At 10:23 P.M. on Thursday, April 25, former Nissan chief Carlos Ghosn once again walked freely out of the Tokyo detention facility, where he had been held since April 4.
His freedom came just hours after the Tokyo District Court issued an order setting bail and conditions for the release of the once-revered financial magician.
The 65-year-old former head of Renault, Mitsubishi, and Nissan Motors was indicted on April 22 on what appear to be the most serious charges yet: redirecting Nissan funds through a dealership in Oman, and siphoning off around $5 million USD for personal use.
The charges came after his re-arrest by Tokyo prosecutors on April 4, marking the fourth time they had brought charges against Ghosn in connection with the Nissan Motors case.
Ghosn was initially arrested on November 19, 2018. He was thereafter detained for 108 days, despite his lawyers’ pleas for his earlier release. He was finally released by order of the Tokyo court on March 25, with bail set at approximately $9 million USD and harsh conditions, such as being unable to use a computer or to travel. It was considered to be an unusual verdict in Japan.
The bail on Thursday was set at ¥500 million JPY (approximately $4.5 million USD), which will be on top of the ¥1 billion JPY ($9 million USD) for his March 25 bail.

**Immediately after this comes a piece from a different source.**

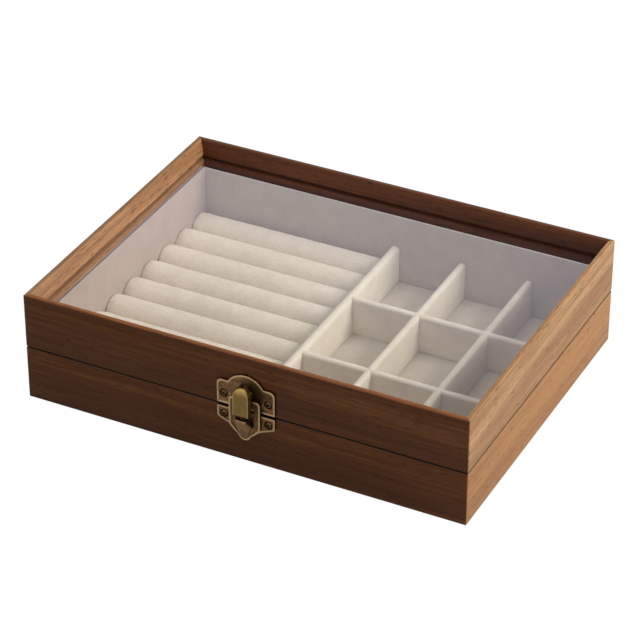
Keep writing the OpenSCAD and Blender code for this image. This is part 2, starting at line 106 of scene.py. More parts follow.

The court took this decision despite concerns raised by prosecutors that Ghosn could possibly destroy evidence. Deputy Chief Prosecutor Shin Kukimoto expressed his dissatisfaction with the court decision: “Despite the fact that there is suspicion of the destruction of evidence, the fact that he was allowed on bail is regrettable. This is a contradictory decision.”
Among the conditions for bail this time are that Ghosn cannot contact his wife Carole without the court’s permission. The concerns are based on Carole Ghosn’s role in the allegations under investigation as the head of Good Faith Investment, a company based in Lebanon through which Carlos Ghosn is suspected of syphoning off company funds for his personal use.
The Tokyo prosecutor’s office has been considering appealing the decision, but has not done so as of the time of Ghosn’s release on the evening of April 25.
Countering the prosecutors’ allegations against Carole Ghosn, Hironaka Junichiro, Carlos Ghosn’s defense lawyer, said on April 23, “There is no proof either in the meetings or in the emails that she (Carole) contacted people involved in the incident.”
Previous conditions of Ghosn’s March 25 bail continue to apply, such as limitation of movement to his apartment in Tokyo, a security camera in the entrance of the apartment, and no permission to travel abroad.
New conditions also apply to the second release. He will need the court’s approval to see his wife Carole, as well as the court’s permission for more than three days of travel, or to participate in Nissan executive meetings. The order also limits his internet use to a computer in his defense team’s office during working hours, among other things.
The last time Carlos Ghosn was released on bail, he appeared wearing a hat, a mask, and a workers suit, perhaps in an attempt to conceal his identity. The stunt was thought out by defense lawyer Takashi Takano, who later apologized for “tainting” Ghosn’s reputation, as he normally wears smart suits.